• [Work to do] Only the lines from the one holding "shield, core = inductor()" through the one holding "record = json.load(file)" are to be retyped, exactly as they appear, with both boundary lines included.
* Begin Entries supplied *
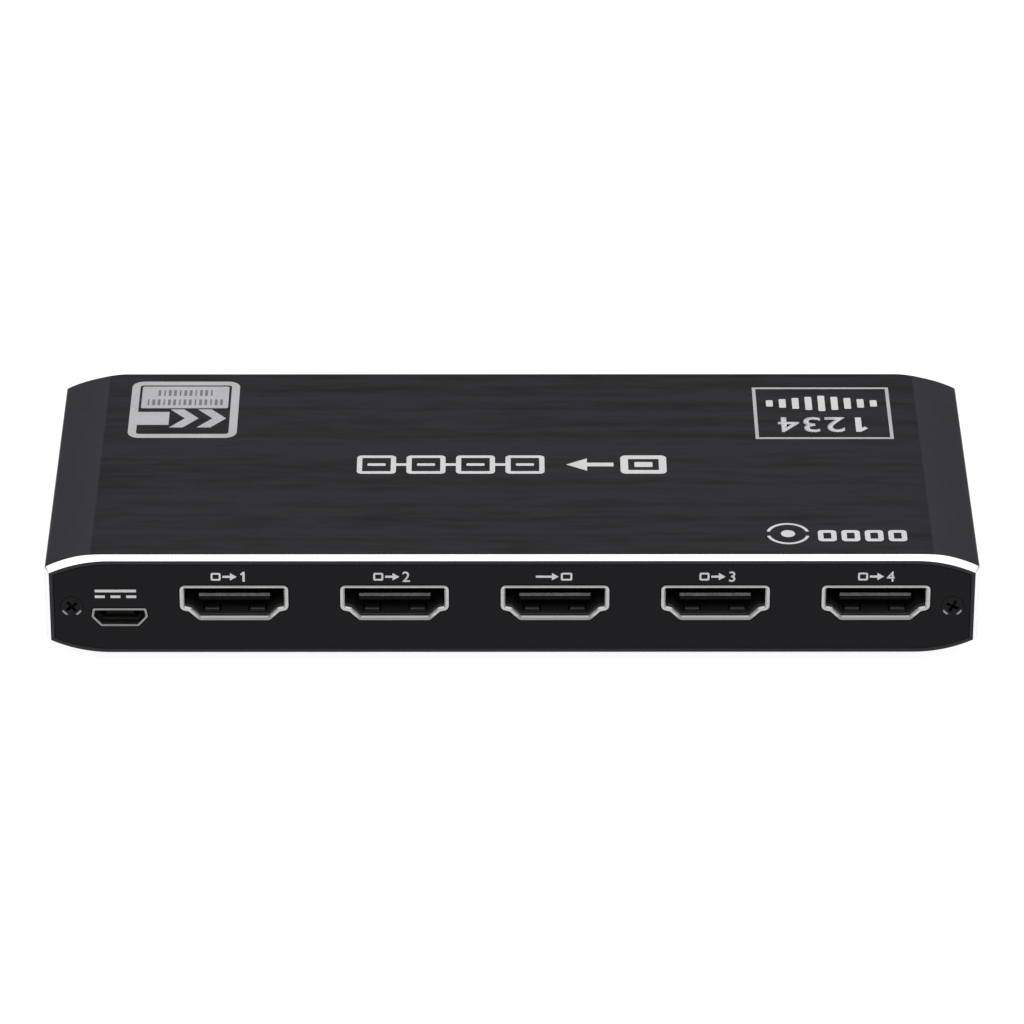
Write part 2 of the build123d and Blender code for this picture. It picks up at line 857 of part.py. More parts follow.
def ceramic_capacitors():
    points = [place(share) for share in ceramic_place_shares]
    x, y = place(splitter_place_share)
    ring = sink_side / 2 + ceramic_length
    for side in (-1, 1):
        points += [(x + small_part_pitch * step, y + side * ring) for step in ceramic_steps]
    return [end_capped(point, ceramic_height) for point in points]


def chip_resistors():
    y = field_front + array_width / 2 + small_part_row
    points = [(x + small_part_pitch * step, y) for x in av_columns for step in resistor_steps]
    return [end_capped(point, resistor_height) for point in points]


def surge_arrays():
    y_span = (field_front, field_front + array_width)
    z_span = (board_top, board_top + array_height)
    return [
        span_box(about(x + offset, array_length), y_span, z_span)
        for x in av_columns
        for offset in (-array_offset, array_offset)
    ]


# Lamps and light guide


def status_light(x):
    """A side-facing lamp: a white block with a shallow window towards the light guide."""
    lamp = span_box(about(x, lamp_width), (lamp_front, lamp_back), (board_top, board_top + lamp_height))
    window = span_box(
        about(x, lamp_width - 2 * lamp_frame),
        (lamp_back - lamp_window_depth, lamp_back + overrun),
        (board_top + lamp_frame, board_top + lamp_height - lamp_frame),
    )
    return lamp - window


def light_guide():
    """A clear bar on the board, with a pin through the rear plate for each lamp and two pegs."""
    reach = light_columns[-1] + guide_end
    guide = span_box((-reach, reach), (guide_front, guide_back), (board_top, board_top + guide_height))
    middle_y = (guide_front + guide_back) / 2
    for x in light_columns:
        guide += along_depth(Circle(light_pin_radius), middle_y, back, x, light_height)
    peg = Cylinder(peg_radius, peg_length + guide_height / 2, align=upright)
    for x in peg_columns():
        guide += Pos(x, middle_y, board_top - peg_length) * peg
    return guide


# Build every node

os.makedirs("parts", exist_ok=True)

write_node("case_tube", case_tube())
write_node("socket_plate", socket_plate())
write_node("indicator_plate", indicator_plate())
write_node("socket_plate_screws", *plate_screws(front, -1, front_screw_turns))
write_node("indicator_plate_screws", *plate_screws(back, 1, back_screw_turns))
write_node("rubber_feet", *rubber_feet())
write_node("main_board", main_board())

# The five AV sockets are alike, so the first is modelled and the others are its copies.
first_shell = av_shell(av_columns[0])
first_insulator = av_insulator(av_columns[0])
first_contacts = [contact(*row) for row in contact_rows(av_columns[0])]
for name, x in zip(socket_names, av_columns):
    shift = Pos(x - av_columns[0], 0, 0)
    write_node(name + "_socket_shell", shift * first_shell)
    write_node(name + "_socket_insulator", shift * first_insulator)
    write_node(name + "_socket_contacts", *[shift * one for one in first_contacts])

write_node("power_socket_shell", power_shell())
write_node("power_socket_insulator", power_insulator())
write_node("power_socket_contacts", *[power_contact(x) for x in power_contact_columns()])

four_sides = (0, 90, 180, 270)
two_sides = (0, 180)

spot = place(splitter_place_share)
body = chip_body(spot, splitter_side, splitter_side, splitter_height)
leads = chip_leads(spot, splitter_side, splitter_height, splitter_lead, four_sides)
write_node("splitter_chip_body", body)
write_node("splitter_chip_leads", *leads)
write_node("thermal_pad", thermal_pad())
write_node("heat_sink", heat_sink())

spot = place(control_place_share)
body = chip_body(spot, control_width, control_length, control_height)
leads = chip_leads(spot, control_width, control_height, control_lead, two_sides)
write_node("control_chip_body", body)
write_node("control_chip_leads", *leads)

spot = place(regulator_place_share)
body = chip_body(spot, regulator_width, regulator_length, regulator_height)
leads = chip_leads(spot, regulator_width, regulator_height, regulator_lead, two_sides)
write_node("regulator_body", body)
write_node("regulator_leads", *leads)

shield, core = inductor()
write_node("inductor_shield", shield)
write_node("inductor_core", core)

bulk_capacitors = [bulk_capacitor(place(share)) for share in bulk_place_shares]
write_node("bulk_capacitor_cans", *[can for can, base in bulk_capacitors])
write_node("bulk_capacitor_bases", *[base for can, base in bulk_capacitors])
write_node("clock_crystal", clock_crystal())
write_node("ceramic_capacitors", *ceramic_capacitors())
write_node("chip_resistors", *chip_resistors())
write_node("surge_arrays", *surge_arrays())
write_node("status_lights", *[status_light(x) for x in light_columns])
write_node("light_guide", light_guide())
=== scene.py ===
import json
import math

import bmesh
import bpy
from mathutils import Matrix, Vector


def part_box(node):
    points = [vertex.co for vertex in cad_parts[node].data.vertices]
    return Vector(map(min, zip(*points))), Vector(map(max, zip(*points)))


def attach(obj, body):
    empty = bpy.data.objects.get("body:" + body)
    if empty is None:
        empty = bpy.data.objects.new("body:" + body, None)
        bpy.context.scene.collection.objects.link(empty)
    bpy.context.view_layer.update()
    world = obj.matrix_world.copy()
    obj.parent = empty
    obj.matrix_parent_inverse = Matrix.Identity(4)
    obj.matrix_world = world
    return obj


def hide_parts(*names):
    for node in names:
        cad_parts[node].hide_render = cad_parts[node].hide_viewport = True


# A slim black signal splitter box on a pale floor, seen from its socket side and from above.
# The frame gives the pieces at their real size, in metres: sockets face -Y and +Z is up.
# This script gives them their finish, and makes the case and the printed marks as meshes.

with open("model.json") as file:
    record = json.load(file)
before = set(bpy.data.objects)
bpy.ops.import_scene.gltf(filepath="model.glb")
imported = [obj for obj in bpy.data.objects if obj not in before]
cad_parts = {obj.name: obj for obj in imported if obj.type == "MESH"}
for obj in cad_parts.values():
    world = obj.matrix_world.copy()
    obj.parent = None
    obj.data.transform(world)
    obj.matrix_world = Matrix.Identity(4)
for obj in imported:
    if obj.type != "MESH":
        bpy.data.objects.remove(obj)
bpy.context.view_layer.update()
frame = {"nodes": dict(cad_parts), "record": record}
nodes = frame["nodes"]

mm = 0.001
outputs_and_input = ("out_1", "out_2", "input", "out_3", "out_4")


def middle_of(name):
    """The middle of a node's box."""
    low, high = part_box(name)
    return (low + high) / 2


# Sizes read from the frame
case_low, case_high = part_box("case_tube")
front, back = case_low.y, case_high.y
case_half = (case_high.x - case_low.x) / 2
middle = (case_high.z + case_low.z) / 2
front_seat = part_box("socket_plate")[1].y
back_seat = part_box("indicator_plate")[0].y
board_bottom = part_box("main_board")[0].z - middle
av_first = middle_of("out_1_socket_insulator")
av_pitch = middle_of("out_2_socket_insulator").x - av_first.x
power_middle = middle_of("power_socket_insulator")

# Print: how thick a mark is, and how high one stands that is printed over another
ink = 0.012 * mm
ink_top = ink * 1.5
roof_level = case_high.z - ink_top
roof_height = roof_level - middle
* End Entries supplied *
* Begin Entries supplied *
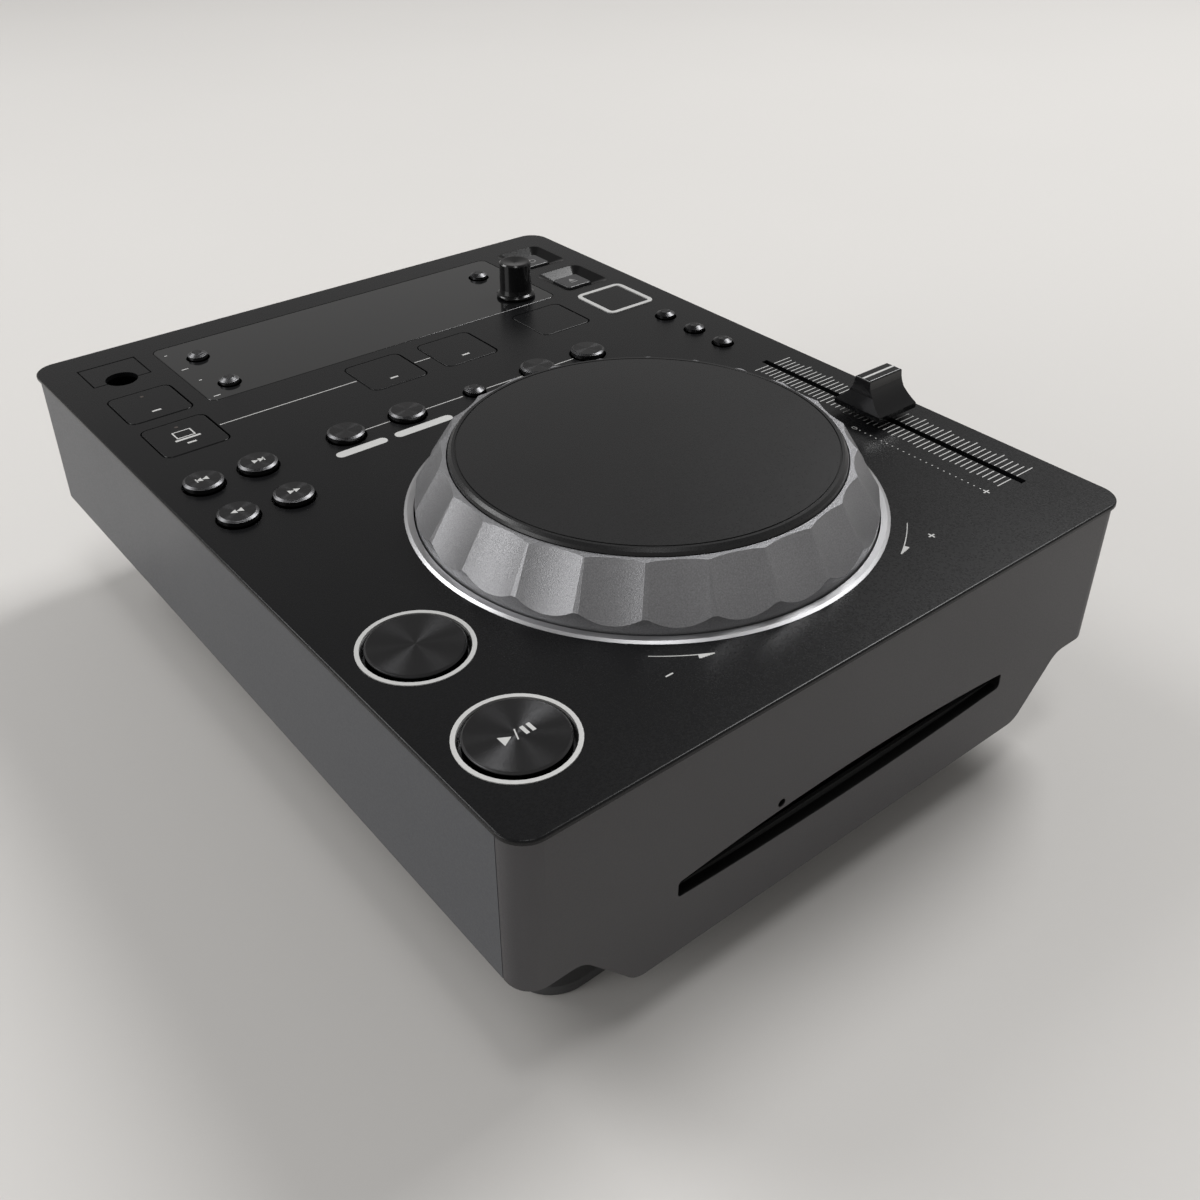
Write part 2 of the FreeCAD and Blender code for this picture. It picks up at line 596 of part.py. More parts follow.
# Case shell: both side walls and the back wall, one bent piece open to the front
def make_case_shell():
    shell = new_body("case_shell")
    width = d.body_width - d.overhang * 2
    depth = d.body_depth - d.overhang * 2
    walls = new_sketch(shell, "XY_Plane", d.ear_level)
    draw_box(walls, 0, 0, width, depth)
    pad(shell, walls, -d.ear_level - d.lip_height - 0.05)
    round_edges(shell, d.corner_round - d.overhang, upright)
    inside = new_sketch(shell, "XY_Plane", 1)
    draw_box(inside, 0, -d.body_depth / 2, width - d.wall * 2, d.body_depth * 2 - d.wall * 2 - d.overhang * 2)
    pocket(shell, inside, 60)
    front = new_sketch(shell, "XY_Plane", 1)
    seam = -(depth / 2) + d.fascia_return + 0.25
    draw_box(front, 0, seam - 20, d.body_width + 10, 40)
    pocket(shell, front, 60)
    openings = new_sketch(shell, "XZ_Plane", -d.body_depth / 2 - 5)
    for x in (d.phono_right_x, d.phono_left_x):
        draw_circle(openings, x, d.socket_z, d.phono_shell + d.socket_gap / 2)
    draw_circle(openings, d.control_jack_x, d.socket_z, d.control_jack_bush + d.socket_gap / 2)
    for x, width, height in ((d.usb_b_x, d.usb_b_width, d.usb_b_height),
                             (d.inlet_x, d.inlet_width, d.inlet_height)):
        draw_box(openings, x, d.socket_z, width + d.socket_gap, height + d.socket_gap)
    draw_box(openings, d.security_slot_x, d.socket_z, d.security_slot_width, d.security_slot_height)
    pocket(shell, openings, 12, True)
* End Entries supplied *
* Begin Entries supplied *
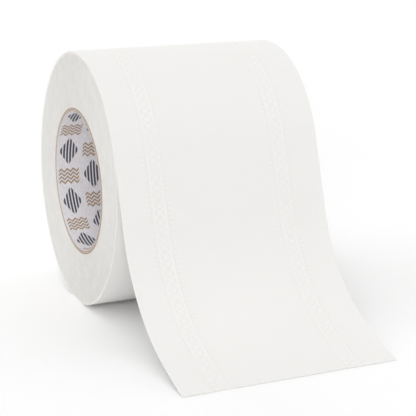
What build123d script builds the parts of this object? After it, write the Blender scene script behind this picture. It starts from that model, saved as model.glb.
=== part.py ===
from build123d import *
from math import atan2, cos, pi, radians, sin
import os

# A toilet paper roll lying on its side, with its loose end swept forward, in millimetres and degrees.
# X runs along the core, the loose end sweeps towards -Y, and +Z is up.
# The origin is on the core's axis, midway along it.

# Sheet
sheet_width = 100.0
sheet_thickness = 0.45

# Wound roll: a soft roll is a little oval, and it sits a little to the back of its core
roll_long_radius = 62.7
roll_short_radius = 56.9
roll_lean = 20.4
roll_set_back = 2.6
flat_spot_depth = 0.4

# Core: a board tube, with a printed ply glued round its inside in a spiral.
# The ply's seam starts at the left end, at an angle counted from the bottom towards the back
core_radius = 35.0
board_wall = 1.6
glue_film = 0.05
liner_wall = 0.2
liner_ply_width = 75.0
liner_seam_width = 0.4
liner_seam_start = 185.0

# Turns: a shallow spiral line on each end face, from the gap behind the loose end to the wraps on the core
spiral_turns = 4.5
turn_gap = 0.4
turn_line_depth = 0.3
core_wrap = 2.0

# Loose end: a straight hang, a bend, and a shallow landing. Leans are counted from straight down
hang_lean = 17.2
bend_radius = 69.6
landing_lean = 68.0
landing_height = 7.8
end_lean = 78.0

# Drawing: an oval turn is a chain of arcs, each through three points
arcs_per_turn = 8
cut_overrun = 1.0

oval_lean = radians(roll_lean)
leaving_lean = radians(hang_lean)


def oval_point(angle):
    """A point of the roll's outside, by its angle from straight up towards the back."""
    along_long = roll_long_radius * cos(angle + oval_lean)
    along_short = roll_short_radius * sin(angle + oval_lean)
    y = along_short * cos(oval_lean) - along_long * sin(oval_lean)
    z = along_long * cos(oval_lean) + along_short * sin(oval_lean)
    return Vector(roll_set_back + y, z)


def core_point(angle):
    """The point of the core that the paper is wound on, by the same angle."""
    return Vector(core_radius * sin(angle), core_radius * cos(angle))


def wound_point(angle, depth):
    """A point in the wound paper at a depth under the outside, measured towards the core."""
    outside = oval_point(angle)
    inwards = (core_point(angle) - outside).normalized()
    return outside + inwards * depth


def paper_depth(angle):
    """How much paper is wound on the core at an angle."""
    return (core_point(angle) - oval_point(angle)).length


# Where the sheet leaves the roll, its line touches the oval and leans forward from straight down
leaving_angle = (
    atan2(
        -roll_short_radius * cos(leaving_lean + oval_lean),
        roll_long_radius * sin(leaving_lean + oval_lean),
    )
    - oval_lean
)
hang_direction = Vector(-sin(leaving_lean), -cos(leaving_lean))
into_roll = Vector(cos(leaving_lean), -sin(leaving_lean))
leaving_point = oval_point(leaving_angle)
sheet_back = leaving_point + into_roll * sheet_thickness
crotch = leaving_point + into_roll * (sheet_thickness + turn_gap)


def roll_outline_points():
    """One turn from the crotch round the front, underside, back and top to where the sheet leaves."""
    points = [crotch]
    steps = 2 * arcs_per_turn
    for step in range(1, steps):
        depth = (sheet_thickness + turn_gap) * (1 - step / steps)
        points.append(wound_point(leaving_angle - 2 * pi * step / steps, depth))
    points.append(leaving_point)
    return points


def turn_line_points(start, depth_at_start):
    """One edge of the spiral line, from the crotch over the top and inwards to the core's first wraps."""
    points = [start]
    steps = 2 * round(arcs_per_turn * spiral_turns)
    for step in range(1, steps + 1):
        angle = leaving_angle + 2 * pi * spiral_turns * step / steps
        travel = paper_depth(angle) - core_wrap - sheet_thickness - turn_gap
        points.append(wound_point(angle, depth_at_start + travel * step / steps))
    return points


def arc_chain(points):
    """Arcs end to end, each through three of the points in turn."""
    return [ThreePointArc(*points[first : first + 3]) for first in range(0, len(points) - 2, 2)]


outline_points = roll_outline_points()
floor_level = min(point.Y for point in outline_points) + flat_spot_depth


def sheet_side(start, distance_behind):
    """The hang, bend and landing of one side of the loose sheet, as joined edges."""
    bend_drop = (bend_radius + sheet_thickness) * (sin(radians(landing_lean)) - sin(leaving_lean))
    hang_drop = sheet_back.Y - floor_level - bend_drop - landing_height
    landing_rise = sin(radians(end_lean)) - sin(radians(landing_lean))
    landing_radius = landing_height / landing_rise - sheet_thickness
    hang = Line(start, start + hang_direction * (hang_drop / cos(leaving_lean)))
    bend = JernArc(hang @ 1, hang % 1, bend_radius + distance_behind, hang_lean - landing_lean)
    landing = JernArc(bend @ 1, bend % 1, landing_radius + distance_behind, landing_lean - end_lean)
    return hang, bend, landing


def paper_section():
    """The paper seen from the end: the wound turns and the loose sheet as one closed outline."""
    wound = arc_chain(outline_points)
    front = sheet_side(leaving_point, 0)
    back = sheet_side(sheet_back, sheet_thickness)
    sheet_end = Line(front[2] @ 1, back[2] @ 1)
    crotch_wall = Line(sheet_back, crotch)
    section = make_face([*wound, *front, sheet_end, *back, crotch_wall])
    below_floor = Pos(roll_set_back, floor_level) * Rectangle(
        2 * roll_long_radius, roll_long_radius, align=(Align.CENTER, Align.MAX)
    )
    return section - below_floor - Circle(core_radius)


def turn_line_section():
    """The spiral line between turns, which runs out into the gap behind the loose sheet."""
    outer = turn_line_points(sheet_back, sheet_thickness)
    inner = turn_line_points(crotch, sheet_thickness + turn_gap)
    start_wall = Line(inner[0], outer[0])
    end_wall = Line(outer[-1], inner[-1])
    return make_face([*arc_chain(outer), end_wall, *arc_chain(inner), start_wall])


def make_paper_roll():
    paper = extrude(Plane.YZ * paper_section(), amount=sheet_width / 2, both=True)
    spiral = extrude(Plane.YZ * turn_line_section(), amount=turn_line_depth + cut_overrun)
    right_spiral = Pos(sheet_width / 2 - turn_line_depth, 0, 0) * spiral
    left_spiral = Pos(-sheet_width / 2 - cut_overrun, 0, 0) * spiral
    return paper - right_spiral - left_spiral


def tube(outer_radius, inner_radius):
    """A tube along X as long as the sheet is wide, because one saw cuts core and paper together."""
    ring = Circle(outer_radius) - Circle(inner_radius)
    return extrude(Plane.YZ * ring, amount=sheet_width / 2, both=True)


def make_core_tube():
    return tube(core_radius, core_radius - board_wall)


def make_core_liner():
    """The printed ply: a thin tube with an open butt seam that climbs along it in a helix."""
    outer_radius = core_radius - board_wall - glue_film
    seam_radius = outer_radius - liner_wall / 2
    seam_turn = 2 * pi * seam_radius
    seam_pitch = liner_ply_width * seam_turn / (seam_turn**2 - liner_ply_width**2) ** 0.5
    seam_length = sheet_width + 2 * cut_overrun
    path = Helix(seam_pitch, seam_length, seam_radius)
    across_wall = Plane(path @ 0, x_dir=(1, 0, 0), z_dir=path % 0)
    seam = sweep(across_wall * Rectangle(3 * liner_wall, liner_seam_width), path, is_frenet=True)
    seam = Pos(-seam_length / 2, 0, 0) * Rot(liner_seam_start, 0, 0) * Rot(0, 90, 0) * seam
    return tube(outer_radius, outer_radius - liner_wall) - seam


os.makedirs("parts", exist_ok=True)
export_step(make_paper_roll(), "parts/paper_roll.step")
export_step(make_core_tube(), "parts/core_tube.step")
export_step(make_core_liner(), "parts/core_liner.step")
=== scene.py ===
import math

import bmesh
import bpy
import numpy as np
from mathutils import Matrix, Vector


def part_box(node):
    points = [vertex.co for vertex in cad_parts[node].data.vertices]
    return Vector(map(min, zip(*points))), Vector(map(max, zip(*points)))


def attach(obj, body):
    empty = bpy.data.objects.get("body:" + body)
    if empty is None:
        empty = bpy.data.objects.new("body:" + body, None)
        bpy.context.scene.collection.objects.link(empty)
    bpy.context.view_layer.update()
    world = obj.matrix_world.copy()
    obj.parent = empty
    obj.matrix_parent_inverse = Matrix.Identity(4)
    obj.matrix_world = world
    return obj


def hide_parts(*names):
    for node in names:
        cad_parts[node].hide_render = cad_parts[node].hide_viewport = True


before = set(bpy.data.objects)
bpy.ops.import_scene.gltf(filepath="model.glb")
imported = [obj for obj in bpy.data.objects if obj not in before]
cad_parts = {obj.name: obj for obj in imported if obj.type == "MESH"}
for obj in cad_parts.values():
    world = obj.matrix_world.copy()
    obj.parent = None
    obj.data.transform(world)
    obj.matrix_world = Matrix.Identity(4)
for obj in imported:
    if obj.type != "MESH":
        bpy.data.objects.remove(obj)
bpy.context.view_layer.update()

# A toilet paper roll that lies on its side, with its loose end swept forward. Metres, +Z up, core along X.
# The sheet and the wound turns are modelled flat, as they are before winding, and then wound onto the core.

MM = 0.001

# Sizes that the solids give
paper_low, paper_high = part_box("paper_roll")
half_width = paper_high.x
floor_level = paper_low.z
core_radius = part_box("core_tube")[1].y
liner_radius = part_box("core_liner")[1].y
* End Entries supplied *
• [Task result]
shield, core = inductor()
write_node("inductor_shield", shield)
write_node("inductor_core", core)

bulk_capacitors = [bulk_capacitor(place(share)) for share in bulk_place_shares]
write_node("bulk_capacitor_cans", *[can for can, base in bulk_capacitors])
write_node("bulk_capacitor_bases", *[base for can, base in bulk_capacitors])
write_node("clock_crystal", clock_crystal())
write_node("ceramic_capacitors", *ceramic_capacitors())
write_node("chip_resistors", *chip_resistors())
write_node("surge_arrays", *surge_arrays())
write_node("status_lights", *[status_light(x) for x in light_columns])
write_node("light_guide", light_guide())
=== scene.py ===
import json
import math

import bmesh
import bpy
from mathutils import Matrix, Vector


def part_box(node):
    points = [vertex.co for vertex in cad_parts[node].data.vertices]
    return Vector(map(min, zip(*points))), Vector(map(max, zip(*points)))


def attach(obj, body):
    empty = bpy.data.objects.get("body:" + body)
    if empty is None:
        empty = bpy.data.objects.new("body:" + body, None)
        bpy.context.scene.collection.objects.link(empty)
    bpy.context.view_layer.update()
    world = obj.matrix_world.copy()
    obj.parent = empty
    obj.matrix_parent_inverse = Matrix.Identity(4)
    obj.matrix_world = world
    return obj


def hide_parts(*names):
    for node in names:
        cad_parts[node].hide_render = cad_parts[node].hide_viewport = True


# A slim black signal splitter box on a pale floor, seen from its socket side and from above.
# The frame gives the pieces at their real size, in metres: sockets face -Y and +Z is up.
# This script gives them their finish, and makes the case and the printed marks as meshes.

with open("model.json") as file:
    record = json.load(file)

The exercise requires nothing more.